_PROBLEM STATEMENT_:
Take the data below and repeat it exactly.

####

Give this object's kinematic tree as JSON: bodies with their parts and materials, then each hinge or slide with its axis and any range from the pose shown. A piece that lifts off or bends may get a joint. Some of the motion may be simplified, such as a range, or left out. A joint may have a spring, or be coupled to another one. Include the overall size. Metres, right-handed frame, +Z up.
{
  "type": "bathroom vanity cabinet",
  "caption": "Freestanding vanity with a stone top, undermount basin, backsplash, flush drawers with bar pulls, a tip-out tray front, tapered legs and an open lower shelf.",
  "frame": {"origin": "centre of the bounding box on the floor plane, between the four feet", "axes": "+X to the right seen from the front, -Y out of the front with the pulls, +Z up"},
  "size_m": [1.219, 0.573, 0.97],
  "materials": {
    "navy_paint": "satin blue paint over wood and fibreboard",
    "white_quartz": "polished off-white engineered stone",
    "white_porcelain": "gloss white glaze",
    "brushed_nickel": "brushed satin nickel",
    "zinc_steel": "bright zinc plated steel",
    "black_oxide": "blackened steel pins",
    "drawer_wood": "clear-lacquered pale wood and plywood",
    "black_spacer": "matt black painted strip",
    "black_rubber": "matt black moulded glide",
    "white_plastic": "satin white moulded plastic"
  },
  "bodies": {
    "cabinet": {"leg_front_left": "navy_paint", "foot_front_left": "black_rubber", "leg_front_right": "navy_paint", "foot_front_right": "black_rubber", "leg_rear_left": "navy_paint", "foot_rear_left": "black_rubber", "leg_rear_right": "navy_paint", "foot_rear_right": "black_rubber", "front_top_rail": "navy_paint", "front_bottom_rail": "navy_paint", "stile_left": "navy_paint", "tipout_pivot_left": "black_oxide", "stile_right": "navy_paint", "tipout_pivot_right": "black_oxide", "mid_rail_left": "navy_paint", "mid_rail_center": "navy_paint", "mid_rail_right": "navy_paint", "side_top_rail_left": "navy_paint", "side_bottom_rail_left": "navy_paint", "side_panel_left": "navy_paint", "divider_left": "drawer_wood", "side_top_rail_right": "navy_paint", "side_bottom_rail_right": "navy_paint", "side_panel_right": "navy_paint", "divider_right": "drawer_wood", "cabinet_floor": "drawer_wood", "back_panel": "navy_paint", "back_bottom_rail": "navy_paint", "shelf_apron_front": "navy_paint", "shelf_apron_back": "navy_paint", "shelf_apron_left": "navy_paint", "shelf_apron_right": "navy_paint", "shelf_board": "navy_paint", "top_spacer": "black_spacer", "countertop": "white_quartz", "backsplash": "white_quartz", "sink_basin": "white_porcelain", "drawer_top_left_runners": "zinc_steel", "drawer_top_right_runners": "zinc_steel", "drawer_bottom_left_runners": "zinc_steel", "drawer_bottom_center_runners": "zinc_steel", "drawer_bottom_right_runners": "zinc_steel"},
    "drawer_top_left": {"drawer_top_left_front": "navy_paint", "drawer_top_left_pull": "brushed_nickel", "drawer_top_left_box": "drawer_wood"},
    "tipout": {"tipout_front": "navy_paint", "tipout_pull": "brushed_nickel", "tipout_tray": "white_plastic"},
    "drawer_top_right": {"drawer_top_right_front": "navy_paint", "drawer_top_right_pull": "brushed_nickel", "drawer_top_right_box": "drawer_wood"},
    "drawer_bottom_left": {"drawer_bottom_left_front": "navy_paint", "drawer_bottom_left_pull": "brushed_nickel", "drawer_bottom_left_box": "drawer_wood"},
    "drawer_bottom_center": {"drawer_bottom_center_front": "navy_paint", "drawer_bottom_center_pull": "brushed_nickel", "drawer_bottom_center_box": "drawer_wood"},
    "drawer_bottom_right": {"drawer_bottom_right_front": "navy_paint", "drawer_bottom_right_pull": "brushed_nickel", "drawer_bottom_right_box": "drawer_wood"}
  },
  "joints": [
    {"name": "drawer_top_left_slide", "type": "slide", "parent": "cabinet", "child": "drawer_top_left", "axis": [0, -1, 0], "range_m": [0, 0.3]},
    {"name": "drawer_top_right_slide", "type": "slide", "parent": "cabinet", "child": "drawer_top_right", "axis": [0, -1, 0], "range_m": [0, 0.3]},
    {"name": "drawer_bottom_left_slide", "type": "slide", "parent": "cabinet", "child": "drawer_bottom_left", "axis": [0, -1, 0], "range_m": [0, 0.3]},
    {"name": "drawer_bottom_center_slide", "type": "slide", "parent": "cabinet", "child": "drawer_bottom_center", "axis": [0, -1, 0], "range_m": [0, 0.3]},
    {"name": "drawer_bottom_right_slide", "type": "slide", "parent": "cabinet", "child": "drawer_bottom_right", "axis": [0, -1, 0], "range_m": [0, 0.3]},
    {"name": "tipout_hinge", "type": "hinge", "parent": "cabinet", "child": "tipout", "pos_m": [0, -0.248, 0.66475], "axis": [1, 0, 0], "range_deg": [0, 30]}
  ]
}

####

_THE OUTPUT_:
Give this object's kinematic tree as JSON: bodies with their parts and materials, then each hinge or slide with its axis and any range from the pose shown. A piece that lifts off or bends may get a joint. Some of the motion may be simplified, such as a range, or left out. A joint may have a spring, or be coupled to another one. Include the overall size. Metres, right-handed frame, +Z up.
{
  "type": "bathroom vanity cabinet",
  "caption": "Freestanding vanity with a stone top, undermount basin, backsplash, flush drawers with bar pulls, a tip-out tray front, tapered legs and an open lower shelf.",
  "frame": {"origin": "centre of the bounding box on the floor plane, between the four feet", "axes": "+X to the right seen from the front, -Y out of the front with the pulls, +Z up"},
  "size_m": [1.219, 0.573, 0.97],
  "materials": {
    "navy_paint": "satin blue paint over wood and fibreboard",
    "white_quartz": "polished off-white engineered stone",
    "white_porcelain": "gloss white glaze",
    "brushed_nickel": "brushed satin nickel",
    "zinc_steel": "bright zinc plated steel",
    "black_oxide": "blackened steel pins",
    "drawer_wood": "clear-lacquered pale wood and plywood",
    "black_spacer": "matt black painted strip",
    "black_rubber": "matt black moulded glide",
    "white_plastic": "satin white moulded plastic"
  },
  "bodies": {
    "cabinet": {"leg_front_left": "navy_paint", "foot_front_left": "black_rubber", "leg_front_right": "navy_paint", "foot_front_right": "black_rubber", "leg_rear_left": "navy_paint", "foot_rear_left": "black_rubber", "leg_rear_right": "navy_paint", "foot_rear_right": "black_rubber", "front_top_rail": "navy_paint", "front_bottom_rail": "navy_paint", "stile_left": "navy_paint", "tipout_pivot_left": "black_oxide", "stile_right": "navy_paint", "tipout_pivot_right": "black_oxide", "mid_rail_left": "navy_paint", "mid_rail_center": "navy_paint", "mid_rail_right": "navy_paint", "side_top_rail_left": "navy_paint", "side_bottom_rail_left": "navy_paint", "side_panel_left": "navy_paint", "divider_left": "drawer_wood", "side_top_rail_right": "navy_paint", "side_bottom_rail_right": "navy_paint", "side_panel_right": "navy_paint", "divider_right": "drawer_wood", "cabinet_floor": "drawer_wood", "back_panel": "navy_paint", "back_bottom_rail": "navy_paint", "shelf_apron_front": "navy_paint", "shelf_apron_back": "navy_paint", "shelf_apron_left": "navy_paint", "shelf_apron_right": "navy_paint", "shelf_board": "navy_paint", "top_spacer": "black_spacer", "countertop": "white_quartz", "backsplash": "white_quartz", "sink_basin": "white_porcelain", "drawer_top_left_runners": "zinc_steel", "drawer_top_right_runners": "zinc_steel", "drawer_bottom_left_runners": "zinc_steel", "drawer_bottom_center_runners": "zinc_steel", "drawer_bottom_right_runners": "zinc_steel"},
    "drawer_top_left": {"drawer_top_left_front": "navy_paint", "drawer_top_left_pull": "brushed_nickel", "drawer_top_left_box": "drawer_wood"},
    "tipout": {"tipout_front": "navy_paint", "tipout_pull": "brushed_nickel", "tipout_tray": "white_plastic"},
    "drawer_top_right": {"drawer_top_right_front": "navy_paint", "drawer_top_right_pull": "brushed_nickel", "drawer_top_right_box": "drawer_wood"},
    "drawer_bottom_left": {"drawer_bottom_left_front": "navy_paint", "drawer_bottom_left_pull": "brushed_nickel", "drawer_bottom_left_box": "drawer_wood"},
    "drawer_bottom_center": {"drawer_bottom_center_front": "navy_paint", "drawer_bottom_center_pull": "brushed_nickel", "drawer_bottom_center_box": "drawer_wood"},
    "drawer_bottom_right": {"drawer_bottom_right_front": "navy_paint", "drawer_bottom_right_pull": "brushed_nickel", "drawer_bottom_right_box": "drawer_wood"}
  },
  "joints": [
    {"name": "drawer_top_left_slide", "type": "slide", "parent": "cabinet", "child": "drawer_top_left", "axis": [0, -1, 0], "range_m": [0, 0.3]},
    {"name": "drawer_top_right_slide", "type": "slide", "parent": "cabinet", "child": "drawer_top_right", "axis": [0, -1, 0], "range_m": [0, 0.3]},
    {"name": "drawer_bottom_left_slide", "type": "slide", "parent": "cabinet", "child": "drawer_bottom_left", "axis": [0, -1, 0], "range_m": [0, 0.3]},
    {"name": "drawer_bottom_center_slide", "type": "slide", "parent": "cabinet", "child": "drawer_bottom_center", "axis": [0, -1, 0], "range_m": [0, 0.3]},
    {"name": "drawer_bottom_right_slide", "type": "slide", "parent": "cabinet", "child": "drawer_bottom_right", "axis": [0, -1, 0], "range_m": [0, 0.3]},
    {"name": "tipout_hinge", "type": "hinge", "parent": "cabinet", "child": "tipout", "pos_m": [0, -0.248, 0.66475], "axis": [1, 0, 0], "range_deg": [0, 30]}
  ]
}